Can someone help identify this Chinese monument?


I received this postcard today with no description of what it is. It looks like an important monument or archaeological ruin - can anyone please identify it?

Thanks!

2 Likes

Here you go :slight_smile:
http://www.china.org.cn/travel/2012-11/08/content_27049044.htm

Yuanmingyuan Park, also known as the Old Summer Palace and as the “Versailles of the East”, was once a private pleasure garden of the emperors of the Qing Dynasty (1644-1911).

4 Likes

Thank you - I looked it up and it is quite interesting as well as beautiful. Such a shame that it was burned - just shocking that outside military would invade and destroy such a precious cultural heritage. And yet this barbaric tactic continues even in the current year. :worried:

5 Likes

Yuanmingyuan Park, situated in the northwest of Beijing, is the most magnificent royal garden of Qing Dynasty in the Chinese history.Yuanmingyuan Park was named by Emperor Kangxi. “Yuanming” means round and brightness. The implication of “Yuan” is moderate and the “Ming” means that the brightness can cover the whole nation. Yuanmingyuan Park was the home of various sorts of exotic flowers and unusual trees. No wonder that Yuanmingyuan Park was reputed “the most beautiful garden in the world”.

1 Like

The Yuan Ming Yuan was burned, looted and destroyed in 1860 by French and English troops, sent by the government of these two countries to force China to trade with foreign countries. There you can see a statue of the French writer Victor Hugo and the text he wrote to criticize the destructions caused by this decision of Emperor Napoleon the Third, who was then reigning over France.

There were several styles of architecture, there, mostly Chinese traditional, but also some of Italian and French style, because Emperor Qianlong liked exotic things.
A lot of art works and other objects were looted by the troops and their commanders and are now in foreign museums. The most famous were the twelve bronze heads of the Chinese zodiac animals, that were part of a fountain/clock, every two hours a different animal was spitting water and every twelve hours they were all spitting together. There is a copy of this original fountain in Beijing Hotel (animals made of stone).

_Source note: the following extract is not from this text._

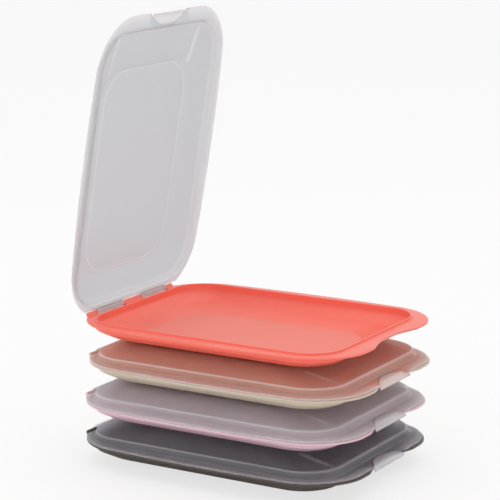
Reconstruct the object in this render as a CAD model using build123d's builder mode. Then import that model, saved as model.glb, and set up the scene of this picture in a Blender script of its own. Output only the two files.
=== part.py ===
from build123d import *
import os
from collections import namedtuple
from math import atan2, cos, radians, sin, sqrt, tan

# A stack of four shallow food boxes, each a coloured tray with a clear domed lid hinged at its back.
# Millimetres. x runs forward from the middle of the box to the finger notch, y across the box, and z
# up. One tray and one lid are modelled, each from the underside of its own box, then placed in turn.

# Flange round the tray
box_length = 246.0
box_width = 185.0
side_bow_radius = 1200.0
flange_corner = 43.0
flange_thickness = 1.5

# Raised rim and wall of the tray, set in from the edge of the flange
rear_ledge = 10.3
front_ledge = 15.9
side_ledge = 10.9
rim_corner = 29.0
rim_height = 1.5
wall = 1.8

# Bowl of the tray: an upright wall, a steep slope and a shallow slope down to the floor
tray_height = 18.3
inner_wall_depth = 4.7
inner_crease_depth = 11.1
crease_inset = 9.3
rear_slope = 22.4
front_slope = 30.8
side_slope = 27.0
shoulder_thickness = 1.6
crease_thickness = 1.1
floor_thickness = 1.2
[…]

After the destruction of this palace, a new one was built not far, the current Yi He Yuan, but it remains a pity that the original one was destroyed in such a senseless way

1 Like

Love the symbolism of those names! Such a shame that this brightness was destroyed. :disappointed_relieved:

Thanks for all the explanations. I didn’t realize the connection, but recently read a mystery about thieves stealing the bronze zodiac heads from European and US museums to restore them to China. It’s good to have these issues of repatriation and responsible ownership brought up to encourage a rethinking of what is the right thing to do.